In Nigeria, Mohammed Yusuf’s extremist group, Boko Haram, responsible for bombings, assassinations and the abduction of schoolgirls, is intent on overthrowing the government to create an Islamic state. In this section, Okeowo weaves together two stories — that of Abba Aji Kalli, an anti-Boko Haram activist nicknamed Elder, and Rebecca Ishaku, a schoolgirl kidnapped by Boko Haram who managed to jump off one of the trucks, a convoy taking more than 300 girls into the bush, and returned to her family. Elder is a complicated character, a hero in one sense and yet he evades Okeowo’s questions about human rights abuses perpetrated by his own organization. When Okeowo met Rebecca, she was 21 and reading Shakespeare. “Rebecca couldn’t get rid of the feeling that the militants would come to Abuja to take her again. Her hand still ached from the jump that night. But she was doing what she had to do now, too. She had graduated from high school and was going to apply to university. ‘God gave me the opportunity to think about my future, so I can’t let them stop me from going back to school.’ She gave her head a final shake, and smiled. She had made up her mind.”

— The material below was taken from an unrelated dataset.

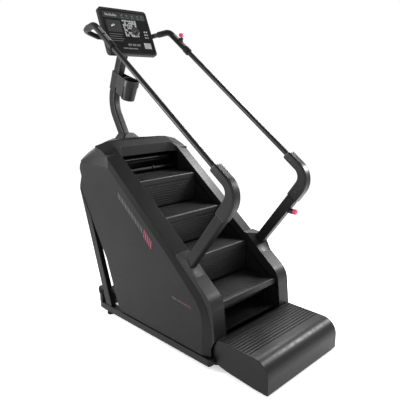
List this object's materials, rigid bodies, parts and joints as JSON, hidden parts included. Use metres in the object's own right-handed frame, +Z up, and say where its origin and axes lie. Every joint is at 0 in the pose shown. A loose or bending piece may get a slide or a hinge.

In Mauritania, the last country in the world to outlaw slavery, Okeowo follows the work of Biram Dah Adbeid, a former court clerk who rose to national prominence as an anti-slavery activist. She has a gift for explaining the complexities of African culture and politics in clear, strong prose: “It was true that slaves could technically tell their masters they wished to be free, but slave owners used physical abuse and death threats to keep them enslaved. Nothing belonged to you and yet you belonged to everyone, anyone who had lighter skin and White Moor blood and more education, more money, more things. Everything good was before you, around you, and you were not allowed to touch it, or to desire it, and better to not even think of it. And then there was the biggest hurdle to freedom: defying religious teachings and societal pressure in order to believe that you could be free. How could you think you would be the one, amid the wreckage of the destroyed people you knew and loved, to leave your bondage behind?”

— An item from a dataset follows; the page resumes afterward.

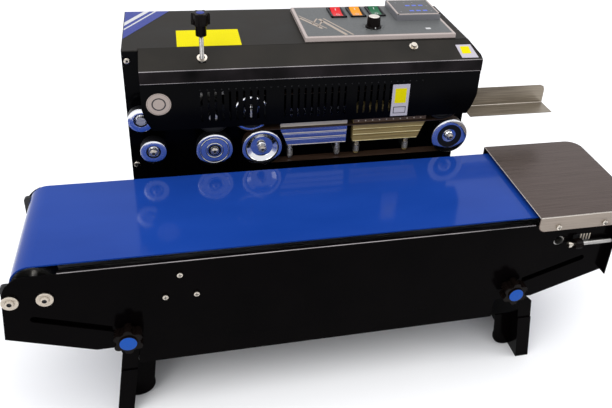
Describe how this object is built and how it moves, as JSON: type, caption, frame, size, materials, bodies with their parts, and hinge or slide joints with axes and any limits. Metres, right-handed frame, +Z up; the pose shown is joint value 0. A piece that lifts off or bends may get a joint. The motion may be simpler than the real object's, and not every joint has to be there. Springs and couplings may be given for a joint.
{
  "type": "continuous band sealer",
  "caption": "Tabletop continuous band sealer: a sealing head with band wheels, sealing blocks and controls behind a short belt conveyor on sliding legs.",
  "frame": {"origin": "on the floor under the middle of the bounding box", "axes": "+X is the way the bags travel, +Y points from the conveyor to the sealing head, +Z is up"},
  "size_m": [0.853, 0.41, 0.491],
  "materials": {
    "black_paint": "gloss powder coat",
    "top_paint": "fine textured powder coat",
    "blue_belt": "glossy, lightly reflective",
    "zinc_steel": "zinc plated",
    "screw_steel": "bright",
    "spring_steel": "drawn wire",
    "stainless": "brushed",
    "wheel_chrome": "polished",
    "block_aluminium": "machined",
    "block_brass": "machined",
    "knob_plastic": "gloss",
    "housing_plastic": "satin",
    "panel_skin": "printed film, satin",
    "red_plastic": "gloss, translucent",
    "amber_plastic": "gloss, translucent",
    "green_plastic": "gloss, translucent",
    "rubber": "matte",
    "tyre_rubber": "semi-matte tyre",
    "band_tape": "coated glass cloth, satin",
    "motor_paint": "satin"
  },
  "bodies": {
    "machine": {"axle_blocks": "zinc_steel", "belt_bed": "zinc_steel", "block_rail": "zinc_steel", "carrier_guide": "zinc_steel", "control_panel": "panel_skin", "conveyor_belt": "blue_belt", "conveyor_front_plate": "black_paint", "conveyor_rear_plate": "black_paint", "conveyor_screws": "screw_steel", "conveyor_tray": "black_paint", "end_cover": "stainless", "front_hood": "black_paint", "gearmotor": "motor_paint", "head_base": "black_paint", "head_brackets": "black_paint", "head_casing": "black_paint", "head_screws": "screw_steel", "head_top": "top_paint", "mechanism_plate": "black_paint", "outfeed_guide": "stainless", "power_inlet": "housing_plastic", "rubber_feet": "rubber", "sealing_bands": "band_tape", "shaft_bearings": "zinc_steel", "switch_housings": "housing_plastic", "temperature_controller": "housing_plastic", "tie_rods": "zinc_steel", "upper_cooling_block": "block_aluminium", "upper_heating_block": "block_brass", "wheel_posts": "zinc_steel"},
    "left_leg": {"left_leg": "black_paint"},
    "right_leg": {"right_leg": "black_paint"},
    "left_leg_knob": {"left_leg_knob": "knob_plastic"},
    "right_leg_knob": {"right_leg_knob": "knob_plastic"},
    "lower_drive": {"lower_drive_wheel": "wheel_chrome", "lower_drive_shaft": "zinc_steel"},
    "upper_drive": {"upper_drive_wheel": "wheel_chrome", "upper_drive_shaft": "zinc_steel"},
    "lower_idler": {"lower_idler_wheel": "wheel_chrome"},
    "upper_idler": {"upper_idler_wheel": "wheel_chrome"},
    "lower_press": {"lower_press_wheel": "wheel_chrome", "press_shaft": "zinc_steel"},
    "press_carrier": {"press_carrier": "zinc_steel", "pressure_spring": "spring_steel"},
    "upper_press": {"upper_press_wheel": "tyre_rubber"},
    "lower_guide": {"lower_guide_wheel": "wheel_chrome"},
    "upper_guide": {"upper_guide_wheel": "wheel_chrome"},
    "pinion": {"motor_pinion": "zinc_steel"},
    "conveyor_drive": {"conveyor_drive_roller": "zinc_steel"},
    "conveyor_idler": {"conveyor_idler_roller": "zinc_steel"},
    "cooling_block": {"lower_cooling_block": "block_aluminium", "cooling_block_springs": "spring_steel"},
    "heating_block": {"lower_heating_block": "block_brass", "heating_block_springs": "spring_steel"},
    "red_switch": {"red_rocker": "red_plastic"},
    "amber_switch": {"amber_rocker": "amber_plastic"},
    "green_switch": {"green_rocker": "green_plastic"},
    "speed_dial": {"speed_knob": "knob_plastic"},
    "pressure_dial": {"pressure_knob": "knob_plastic", "pressure_screw": "zinc_steel"}
  },
  "joints": [
    {"name": "left_leg_slide", "type": "slide", "parent": "machine", "child": "left_leg", "axis": [-0.9455, 0, 0.3256], "range_m": [0, 0.1]},
    {"name": "right_leg_slide", "type": "slide", "parent": "machine", "child": "right_leg", "axis": [0.9455, 0, 0.3256], "range_m": [0, 0.1]},
    {"name": "left_leg_knob_turn", "type": "hinge", "parent": "left_leg", "child": "left_leg_knob", "pos_m": [-0.284, 0.02, 0.1505], "axis": [0, 1, 0], "continuous": true},
    {"name": "right_leg_knob_turn", "type": "hinge", "parent": "right_leg", "child": "right_leg_knob", "pos_m": [0.24, 0.02, 0.1505], "axis": [0, 1, 0], "continuous": true},
    {"name": "lower_drive_spin", "type": "hinge", "parent": "machine", "child": "lower_drive", "pos_m": [-0.09, 0.02, 0.2868], "axis": [0, 1, 0], "continuous": true},
    {"name": "upper_drive_spin", "type": "hinge", "parent": "machine", "child": "upper_drive", "pos_m": [-0.105, 0.02, 0.3432], "axis": [0, 1, 0], "continuous": true},
    {"name": "lower_idler_spin", "type": "hinge", "parent": "machine", "child": "lower_idler", "pos_m": [0.204, 0.02, 0.2868], "axis": [0, 1, 0], "continuous": true},
    {"name": "upper_idler_spin", "type": "hinge", "parent": "machine", "child": "upper_idler", "pos_m": [0.189, 0.02, 0.3432], "axis": [0, 1, 0], "continuous": true},
    {"name": "lower_press_spin", "type": "hinge", "parent": "machine", "child": "lower_press", "pos_m": [-0.1588, 0.02, 0.2887], "axis": [0, 1, 0], "continuous": true},
    {"name": "press_carrier_slide", "type": "slide", "parent": "machine", "child": "press_carrier", "axis": [0, 0, 1], "range_m": [0, 0.003], "stiffness_N_per_m": 3000, "springref_m": -0.003, "deforming": ["pressure_spring"]},
    {"name": "upper_press_spin", "type": "hinge", "parent": "press_carrier", "child": "upper_press", "pos_m": [-0.1588, 0.02, 0.3403], "axis": [0, 1, 0], "continuous": true},
    {"name": "lower_guide_spin", "type": "hinge", "parent": "machine", "child": "lower_guide", "pos_m": [-0.244, 0.02, 0.292], "axis": [0, 1, 0], "continuous": true},
    {"name": "upper_guide_spin", "type": "hinge", "parent": "machine", "child": "upper_guide", "pos_m": [-0.2575, 0.02, 0.341], "axis": [0, 1, 0], "continuous": true},
    {"name": "pinion_spin", "type": "hinge", "parent": "machine", "child": "pinion", "pos_m": [-0.09, 0.02, 0.2451], "axis": [0, 1, 0], "continuous": true},
    {"name": "conveyor_drive_spin", "type": "hinge", "parent": "machine", "child": "conveyor_drive", "pos_m": [0.365, 0.02, 0.233], "axis": [0, 1, 0], "continuous": true},
    {"name": "conveyor_idler_spin", "type": "hinge", "parent": "machine", "child": "conveyor_idler", "pos_m": [-0.386, 0.02, 0.233], "axis": [0, 1, 0], "continuous": true},
    {"name": "cooling_block_slide", "type": "slide", "parent": "machine", "child": "cooling_block", "axis": [0, 0, 1], "range_m": [-0.002, 0], "stiffness_N_per_m": 4000, "springref_m": 0.003, "deforming": ["cooling_block_springs"]},
    {"name": "heating_block_slide", "type": "slide", "parent": "machine", "child": "heating_block", "axis": [0, 0, 1], "range_m": [-0.002, 0], "stiffness_N_per_m": 4000, "springref_m": 0.003, "deforming": ["heating_block_springs"]},
    {"name": "red_switch_tilt", "type": "hinge", "parent": "machine", "child": "red_switch", "pos_m": [0.045, 0.1565, 0.4395], "axis": [1, 0, 0], "range_deg": [-12, 0]},
    {"name": "amber_switch_tilt", "type": "hinge", "parent": "machine", "child": "amber_switch", "pos_m": [0.0765, 0.157, 0.4395], "axis": [1, 0, 0], "range_deg": [-12, 0]},
    {"name": "green_switch_tilt", "type": "hinge", "parent": "machine", "child": "green_switch", "pos_m": [0.1085, 0.1585, 0.4395], "axis": [1, 0, 0], "range_deg": [-12, 0]},
    {"name": "speed_dial_turn", "type": "hinge", "parent": "machine", "child": "speed_dial", "pos_m": [0.088, 0.093, 0.442], "axis": [0, 0, 1], "range_deg": [-135, 135]},
    {"name": "pressure_dial_turn", "type": "hinge", "parent": "machine", "child": "pressure_dial", "pos_m": [-0.1705, 0.0345, 0.44], "axis": [0, 0, 1], "continuous": true}
  ],
  "couplings": [
    {"joint": "upper_drive_spin", "follows": "lower_drive_spin", "ratio": -1},
    {"joint": "lower_idler_spin", "follows": "lower_drive_spin", "ratio": 1},
    {"joint": "upper_idler_spin", "follows": "lower_drive_spin", "ratio": -1},
    {"joint": "lower_press_spin", "follows": "lower_drive_spin", "ratio": 1.0769},
    {"joint": "upper_press_spin", "follows": "lower_drive_spin", "ratio": -1.12},
    {"joint": "lower_guide_spin", "follows": "lower_drive_spin", "ratio": 1.5556},
    {"joint": "upper_guide_spin", "follows": "lower_drive_spin", "ratio": -1.5556},
    {"joint": "pinion_spin", "follows": "lower_drive_spin", "ratio": -2.3333},
    {"joint": "conveyor_drive_spin", "follows": "lower_drive_spin", "ratio": 1.0646},
    {"joint": "conveyor_idler_spin", "follows": "lower_drive_spin", "ratio": 1.0646}
  ]
}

Perhaps the most remarkable section takes place in Somalia, where Okeowo documents the story of Aisha, who endures threats and physical violence to play competitive basketball. Sports are forbidden by Al-Shabaab, the Islamist militant group controlling many rural areas of the country, yet Aisha, whose hero is NBA star LeBron James, and her teammates risk injury or death pursuing a passion that inspires them in a society that provides little inspiration for anyone. Okeowo’s description of Aisha’s world is chilling: “And so there were always eyes watching you as you made your way through the city, even if you didn’t know they were looking. The eyes could be friendly, willing to offer a hand if a suicide car bombing suddenly went off. Or they could be hostile, ready to report you to people unknown. In Somalia, the difference was a matter of life and death.”
As Okeowo writes in her preface, “Feeling neither wholly American nor African, I had come to see myself as an outsider in both places, an observer at the fringes. It was a perspective that helped me learn to report with clarity.” The title, A Moonless, Starless Sky, makes the book sound bleak. But resisting easy conclusions, Okeowo presents these noble stories in a prose that is always perceptive, discerning and compassionate.